● **Task goal**
Repeat everything in the material exactly.

— Begin Data extract —

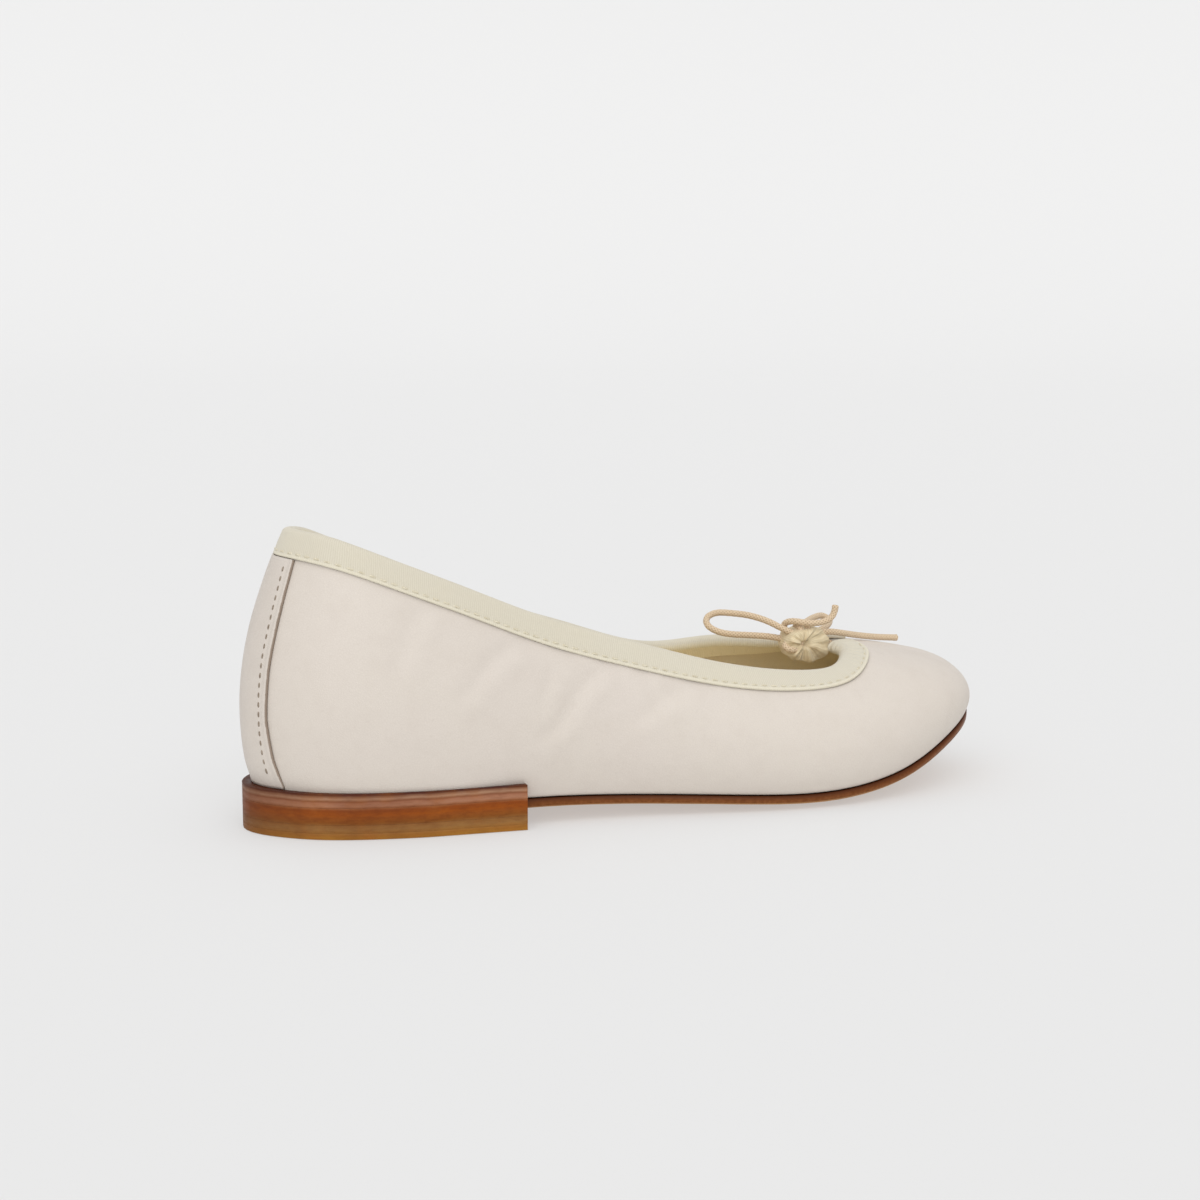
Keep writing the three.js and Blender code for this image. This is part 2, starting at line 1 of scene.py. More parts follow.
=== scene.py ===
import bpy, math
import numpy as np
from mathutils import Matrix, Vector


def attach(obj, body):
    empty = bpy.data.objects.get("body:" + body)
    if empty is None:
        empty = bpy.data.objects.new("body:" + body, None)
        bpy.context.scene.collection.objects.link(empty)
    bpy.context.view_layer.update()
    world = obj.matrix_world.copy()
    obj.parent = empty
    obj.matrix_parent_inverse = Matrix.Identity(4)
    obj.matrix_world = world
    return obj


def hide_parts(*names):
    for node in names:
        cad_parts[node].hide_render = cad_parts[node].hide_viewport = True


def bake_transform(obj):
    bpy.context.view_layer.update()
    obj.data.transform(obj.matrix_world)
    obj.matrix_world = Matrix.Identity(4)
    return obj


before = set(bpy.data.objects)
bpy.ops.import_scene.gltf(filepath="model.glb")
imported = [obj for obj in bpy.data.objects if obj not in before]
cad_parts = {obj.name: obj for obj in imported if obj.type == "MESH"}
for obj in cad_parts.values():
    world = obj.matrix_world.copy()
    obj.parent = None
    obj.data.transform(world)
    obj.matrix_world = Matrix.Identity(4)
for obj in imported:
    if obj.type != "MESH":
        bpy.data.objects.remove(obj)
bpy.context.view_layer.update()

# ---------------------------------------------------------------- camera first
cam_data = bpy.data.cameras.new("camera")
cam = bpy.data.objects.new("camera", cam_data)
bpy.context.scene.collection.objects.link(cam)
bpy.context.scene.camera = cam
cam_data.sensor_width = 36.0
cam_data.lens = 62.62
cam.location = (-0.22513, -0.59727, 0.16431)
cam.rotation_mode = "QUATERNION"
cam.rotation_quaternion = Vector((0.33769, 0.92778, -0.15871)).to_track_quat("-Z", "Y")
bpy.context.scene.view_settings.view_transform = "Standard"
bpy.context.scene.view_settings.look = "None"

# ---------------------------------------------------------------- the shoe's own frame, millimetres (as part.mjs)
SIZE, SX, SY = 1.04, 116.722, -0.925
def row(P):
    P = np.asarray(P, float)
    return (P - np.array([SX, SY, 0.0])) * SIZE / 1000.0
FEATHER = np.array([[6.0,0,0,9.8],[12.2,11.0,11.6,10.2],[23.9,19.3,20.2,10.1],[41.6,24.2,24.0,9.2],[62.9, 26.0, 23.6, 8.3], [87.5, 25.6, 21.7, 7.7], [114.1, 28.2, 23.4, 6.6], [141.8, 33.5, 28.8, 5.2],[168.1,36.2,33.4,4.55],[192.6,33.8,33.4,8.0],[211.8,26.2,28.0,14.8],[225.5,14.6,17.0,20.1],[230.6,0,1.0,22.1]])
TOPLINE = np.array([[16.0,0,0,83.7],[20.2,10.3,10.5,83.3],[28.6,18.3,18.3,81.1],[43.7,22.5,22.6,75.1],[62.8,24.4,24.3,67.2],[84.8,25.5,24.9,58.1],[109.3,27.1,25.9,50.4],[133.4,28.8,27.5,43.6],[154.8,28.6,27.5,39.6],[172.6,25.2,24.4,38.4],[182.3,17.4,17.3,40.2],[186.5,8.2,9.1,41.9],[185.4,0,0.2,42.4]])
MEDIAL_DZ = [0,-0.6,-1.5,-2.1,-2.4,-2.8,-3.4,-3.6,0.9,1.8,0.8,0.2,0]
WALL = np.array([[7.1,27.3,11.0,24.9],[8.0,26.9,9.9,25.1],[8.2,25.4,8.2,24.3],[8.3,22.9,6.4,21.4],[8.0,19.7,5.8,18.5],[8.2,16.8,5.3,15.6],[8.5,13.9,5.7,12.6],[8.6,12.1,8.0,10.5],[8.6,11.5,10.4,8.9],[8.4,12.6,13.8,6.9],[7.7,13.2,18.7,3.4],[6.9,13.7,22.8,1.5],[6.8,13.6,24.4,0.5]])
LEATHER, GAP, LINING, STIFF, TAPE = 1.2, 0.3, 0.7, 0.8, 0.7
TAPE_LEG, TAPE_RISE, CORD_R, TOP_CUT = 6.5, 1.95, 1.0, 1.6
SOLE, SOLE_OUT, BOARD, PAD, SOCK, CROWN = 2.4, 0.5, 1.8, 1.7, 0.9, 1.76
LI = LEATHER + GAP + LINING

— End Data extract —

● **Final result**
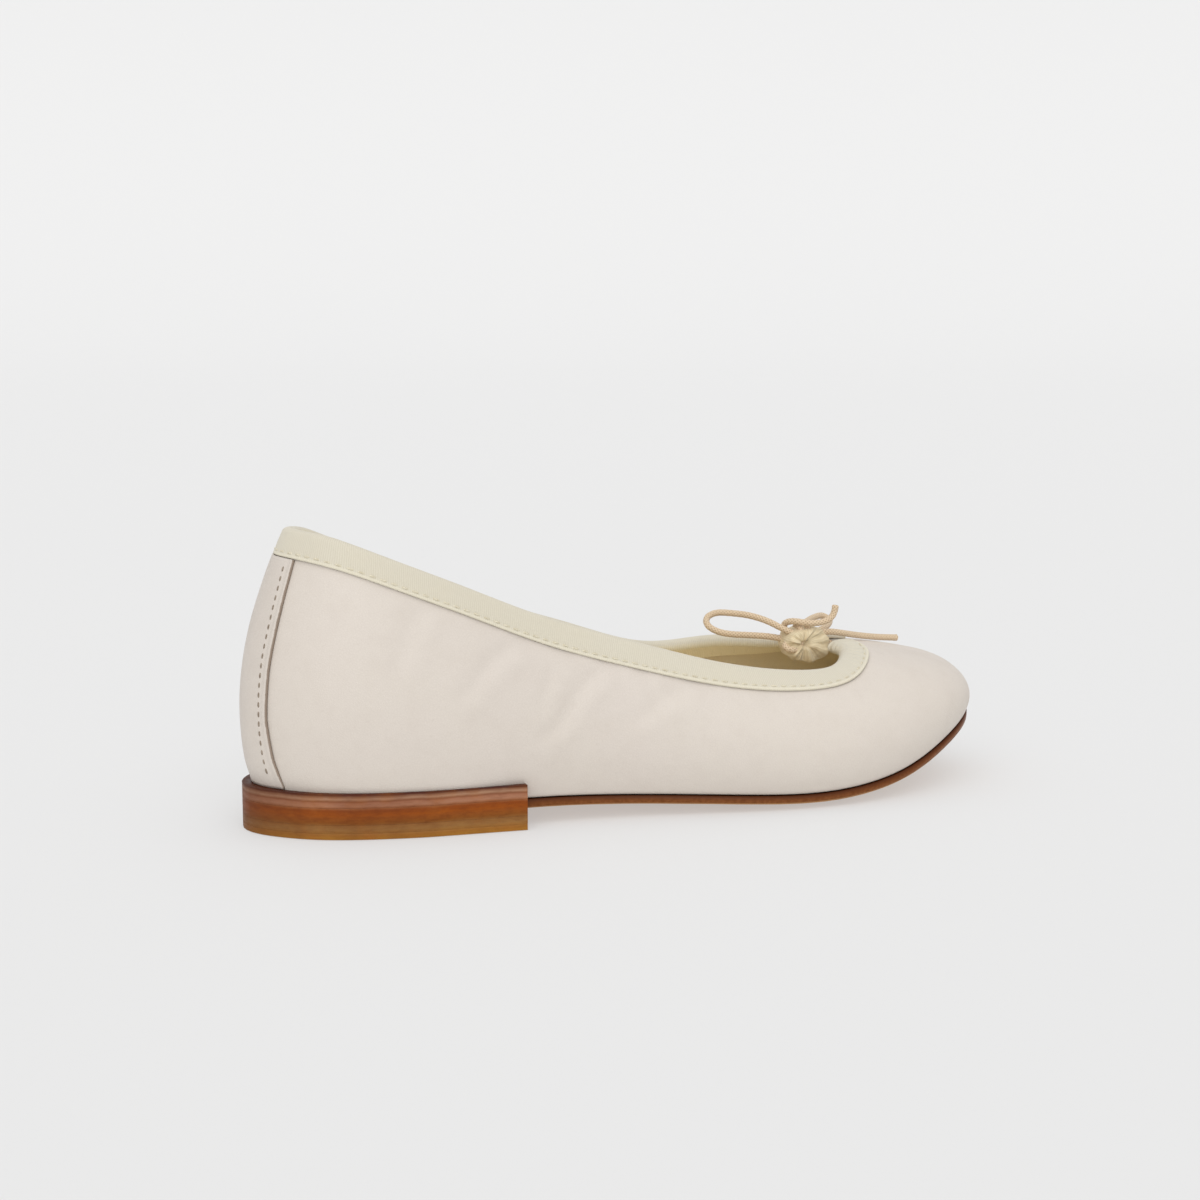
Keep writing the three.js and Blender code for this image. This is part 2, starting at line 1 of scene.py. More parts follow.
=== scene.py ===
import bpy, math
import numpy as np
from mathutils import Matrix, Vector


def attach(obj, body):
    empty = bpy.data.objects.get("body:" + body)
    if empty is None:
        empty = bpy.data.objects.new("body:" + body, None)
        bpy.context.scene.collection.objects.link(empty)
    bpy.context.view_layer.update()
    world = obj.matrix_world.copy()
    obj.parent = empty
    obj.matrix_parent_inverse = Matrix.Identity(4)
    obj.matrix_world = world
    return obj


def hide_parts(*names):
    for node in names:
        cad_parts[node].hide_render = cad_parts[node].hide_viewport = True


def bake_transform(obj):
    bpy.context.view_layer.update()
    obj.data.transform(obj.matrix_world)
    obj.matrix_world = Matrix.Identity(4)
    return obj


before = set(bpy.data.objects)
bpy.ops.import_scene.gltf(filepath="model.glb")
imported = [obj for obj in bpy.data.objects if obj not in before]
cad_parts = {obj.name: obj for obj in imported if obj.type == "MESH"}
for obj in cad_parts.values():
    world = obj.matrix_world.copy()
    obj.parent = None
    obj.data.transform(world)
    obj.matrix_world = Matrix.Identity(4)
for obj in imported:
    if obj.type != "MESH":
        bpy.data.objects.remove(obj)
bpy.context.view_layer.update()

# ---------------------------------------------------------------- camera first
cam_data = bpy.data.cameras.new("camera")
cam = bpy.data.objects.new("camera", cam_data)
bpy.context.scene.collection.objects.link(cam)
bpy.context.scene.camera = cam
cam_data.sensor_width = 36.0
cam_data.lens = 62.62
cam.location = (-0.22513, -0.59727, 0.16431)
cam.rotation_mode = "QUATERNION"
cam.rotation_quaternion = Vector((0.33769, 0.92778, -0.15871)).to_track_quat("-Z", "Y")
bpy.context.scene.view_settings.view_transform = "Standard"
bpy.context.scene.view_settings.look = "None"

# ---------------------------------------------------------------- the shoe's own frame, millimetres (as part.mjs)
SIZE, SX, SY = 1.04, 116.722, -0.925
def row(P):
    P = np.asarray(P, float)
    return (P - np.array([SX, SY, 0.0])) * SIZE / 1000.0
FEATHER = np.array([[6.0,0,0,9.8],[12.2,11.0,11.6,10.2],[23.9,19.3,20.2,10.1],[41.6,24.2,24.0,9.2],[62.9, 26.0, 23.6, 8.3], [87.5, 25.6, 21.7, 7.7], [114.1, 28.2, 23.4, 6.6], [141.8, 33.5, 28.8, 5.2],[168.1,36.2,33.4,4.55],[192.6,33.8,33.4,8.0],[211.8,26.2,28.0,14.8],[225.5,14.6,17.0,20.1],[230.6,0,1.0,22.1]])
TOPLINE = np.array([[16.0,0,0,83.7],[20.2,10.3,10.5,83.3],[28.6,18.3,18.3,81.1],[43.7,22.5,22.6,75.1],[62.8,24.4,24.3,67.2],[84.8,25.5,24.9,58.1],[109.3,27.1,25.9,50.4],[133.4,28.8,27.5,43.6],[154.8,28.6,27.5,39.6],[172.6,25.2,24.4,38.4],[182.3,17.4,17.3,40.2],[186.5,8.2,9.1,41.9],[185.4,0,0.2,42.4]])
MEDIAL_DZ = [0,-0.6,-1.5,-2.1,-2.4,-2.8,-3.4,-3.6,0.9,1.8,0.8,0.2,0]
WALL = np.array([[7.1,27.3,11.0,24.9],[8.0,26.9,9.9,25.1],[8.2,25.4,8.2,24.3],[8.3,22.9,6.4,21.4],[8.0,19.7,5.8,18.5],[8.2,16.8,5.3,15.6],[8.5,13.9,5.7,12.6],[8.6,12.1,8.0,10.5],[8.6,11.5,10.4,8.9],[8.4,12.6,13.8,6.9],[7.7,13.2,18.7,3.4],[6.9,13.7,22.8,1.5],[6.8,13.6,24.4,0.5]])
LEATHER, GAP, LINING, STIFF, TAPE = 1.2, 0.3, 0.7, 0.8, 0.7
TAPE_LEG, TAPE_RISE, CORD_R, TOP_CUT = 6.5, 1.95, 1.0, 1.6
SOLE, SOLE_OUT, BOARD, PAD, SOCK, CROWN = 2.4, 0.5, 1.8, 1.7, 0.9, 1.76
LI = LEATHER + GAP + LINING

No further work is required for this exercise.